As part of its reasoning, the Court of Appeal held that it was necessary to show that the rights claimed had been used in the reasonable period of time prior to transfer, but (relying by analogy on cases where prescriptive easements had been claimed) that use once a month or once every two months could be enough. On the trial judge’s findings, the evidence was sufficient to show the requisite user.

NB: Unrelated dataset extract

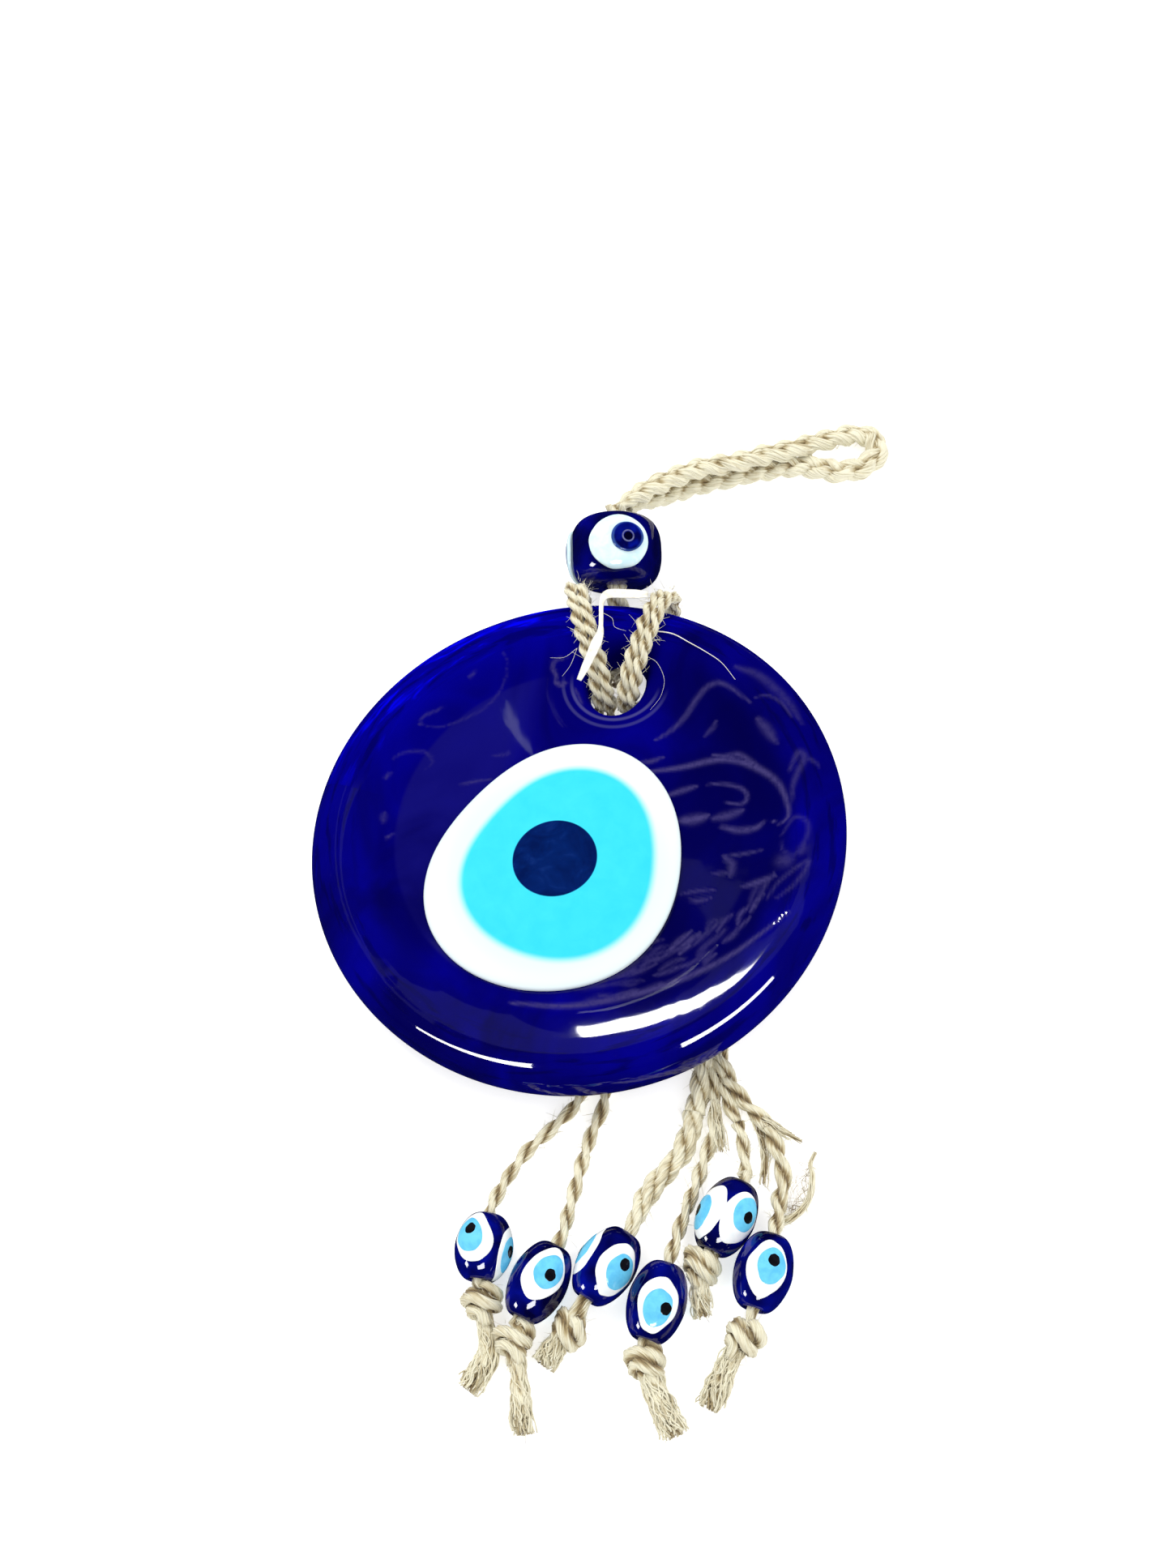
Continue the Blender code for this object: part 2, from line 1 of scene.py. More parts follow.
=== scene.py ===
"""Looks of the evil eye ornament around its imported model: poured glass, painted beads and jute cords.

The ornament lies on its back on a pale floor. The origin is the middle of the disc's back, +Z points out of
its face and +Y points to the hanging hole. Meshes are in metres, and places in tables are in millimetres.
"""

import json
import math

import bpy
import bmesh
import numpy as np
from mathutils import Matrix, Vector, noise
from mathutils.geometry import delaunay_2d_cdt

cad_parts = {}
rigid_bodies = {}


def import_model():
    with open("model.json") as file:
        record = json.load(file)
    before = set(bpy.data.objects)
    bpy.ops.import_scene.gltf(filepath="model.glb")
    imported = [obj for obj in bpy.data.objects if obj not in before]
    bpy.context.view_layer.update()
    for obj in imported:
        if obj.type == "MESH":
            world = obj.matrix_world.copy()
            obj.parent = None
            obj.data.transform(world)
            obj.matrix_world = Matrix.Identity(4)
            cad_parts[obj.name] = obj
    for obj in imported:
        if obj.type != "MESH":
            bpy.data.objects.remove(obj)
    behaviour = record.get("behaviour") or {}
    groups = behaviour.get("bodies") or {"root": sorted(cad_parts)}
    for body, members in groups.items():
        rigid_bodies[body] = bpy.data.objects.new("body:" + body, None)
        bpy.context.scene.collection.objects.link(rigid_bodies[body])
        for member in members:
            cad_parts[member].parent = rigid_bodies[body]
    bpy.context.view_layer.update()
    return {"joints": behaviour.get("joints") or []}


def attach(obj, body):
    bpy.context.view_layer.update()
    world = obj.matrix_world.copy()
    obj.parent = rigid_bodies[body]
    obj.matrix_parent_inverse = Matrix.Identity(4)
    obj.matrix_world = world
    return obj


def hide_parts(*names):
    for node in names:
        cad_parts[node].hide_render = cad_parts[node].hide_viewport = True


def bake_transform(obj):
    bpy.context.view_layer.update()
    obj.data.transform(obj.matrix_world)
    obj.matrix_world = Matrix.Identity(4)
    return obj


MM = 0.001
TAU = 2 * math.pi
UP = np.array((0.0, 0.0, 1.0))
FLOOR = -3.8 * MM
HOLE_CENTRE = (0.0, 35.6)

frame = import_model()
random = np.random.default_rng(11)
joints = {joint["name"]: joint for joint in frame["joints"]}


def point(x, y, z=0.0):
    """A position given in millimetres."""
    return np.array((x, y, z)) * MM


def unit(vector):
    return vector / np.linalg.norm(vector)


def pivot(joint):
    return np.array(joints[joint]["pos_m"], float)


def axis_of(joint):
    return unit(np.array(joints[joint]["axis"], float))


def wavy(waves, angle):
    """A mean with slow waves round a circle, each given by its size and its peak in degrees, at an angle."""
    mean, *rest = waves
    heights = (size * math.cos(k * (angle - math.radians(peak))) for k, (size, peak) in enumerate(rest, 1))
    return mean + sum(heights)


# ---------------------------------------------------------------- materials


class Graph:
    """Short calls for building one material's nodes."""

    def __init__(self, name):
        self.material = bpy.data.materials.new(name)
        self.material.use_nodes = True
        self.tree = self.material.node_tree
        self.shader = self.tree.nodes["Principled BSDF"]

    def feed(self, socket, value):
        if isinstance(value, bpy.types.NodeSocket):
            self.tree.links.new(value, socket)
        elif isinstance(value, tuple) and len(value) == 3 and socket.type == "RGBA":
            socket.default_value = (*value, 1.0)
        else:
            socket.default_value = value

    def add(self, kind, inputs, **settings):
        node = self.tree.nodes.new("ShaderNode" + kind)
        for name, value in settings.items():
            setattr(node, name, value)
        for name, value in inputs.items():
            self.feed(node.inputs[name], value)
        return node

    def math(self, operation, *values):
        return self.add("Math", dict(enumerate(values)), operation=operation).outputs[0]

    def times(self, product, *others):
        for other in others:
            product = self.math("MULTIPLY", product, other)
        return product

    def apart(self, value, centre):
        """How far a value is from a centre, to either side."""
        return self.math("ABSOLUTE", self.math("SUBTRACT", value, centre))

    def length(self, x, y):
        return self.math("SQRT", self.math("ADD", self.times(x, x), self.times(y, y)))

    def place(self):
        """The position in the row frame, carried with the piece."""
        return self.add("TexCoord", {}).outputs["Object"]

    def trait(self, name, output="Fac"):
        """What a mesh stores at its points under a name."""
        return self.add("Attribute", {}, attribute_name=name).outputs[output]

    def split(self, vector):
        return self.add("SeparateXYZ", {0: vector}).outputs

    def join(self, *values):
        return self.add("CombineXYZ", dict(enumerate(values))).outputs[0]

    def noise(self, vector, scale, detail=2.0, roughness=0.5, distortion=0.0):
        inputs = {"Vector": vector, "Scale": scale, "Detail": detail, "Roughness": roughness}
        return self.add("TexNoise", {**inputs, "Distortion": distortion}).outputs[0]

    def ramp(self, factor, *stops):
        node = self.add("ValToRGB", {"Fac": factor})
        elements = node.color_ramp.elements
        while len(elements) < len(stops):
            elements.new(0.5)
        for element, (place, colour) in zip(elements, stops):
            element.position = place
            element.color = (*colour, 1.0)
        return node.outputs[0]

    def mix(self, factor, a, b):
        return self.add("Mix", {0: factor, 6: a, 7: b}, data_type="RGBA").outputs[2]

    def range(self, value, low, high, to_low=0.0, to_high=1.0):
        inputs = dict(enumerate((value, low, high, to_low, to_high)))
        return self.add("MapRange", inputs, interpolation_type="SMOOTHSTEP").outputs[0]

    def bump(self, height, strength, distance):
        return self.add("Bump", {"Height": height, "Strength": strength, "Distance": distance}).outputs[0]

    def finish(self, **sockets):
        for name, value in sockets.items():
            self.feed(self.shader.inputs[name.replace("_", " ")], value)
        return self.material

    def glossy(self, colour, roughness, scale, strength, distance):
        """Hard and glossy, with slight waves."""
        waves = self.bump(self.noise(self.place(), scale), strength, distance)
        return self.finish(Base_Color=colour, Roughness=roughness, IOR=1.5, Normal=waves)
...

The Court of Appeal did not resolve whether it is also necessary to look at the purpose to which the pre-conveyance use of the tracks had been directed. In Long v Gowlett [1923] 2 Ch 177 it was said by Sargant J that the use of a track prior to transfer must arise out of the ownership or occupation of the conveyed land “altogether apart from the ownership or occupation” of the retained land. The Court of Appeal held that, even if that is a requirement of s. 62, it was satisfied on the Defendant’s own evidence.

Finally, the Court of Appeal held that the operation of 62 was not excluded by the words of clause 12.3.3 of the conveyance. The effect of the Court’s decision is to reaffirm established case law which shows that it is difficult, in the absence of clearly expressed wording, to exclude the operation of this section.

The decision in Wood is important for transactional lawyers and litigators alike. For the former, it is a reminder of how potent s. 62 can be and of the need to be alive to the possibility of rights arising which have not been expressly identified in the conveyance. For litigators, it helps clarify what elements of a claim under s. 62 need to be pleaded and proved.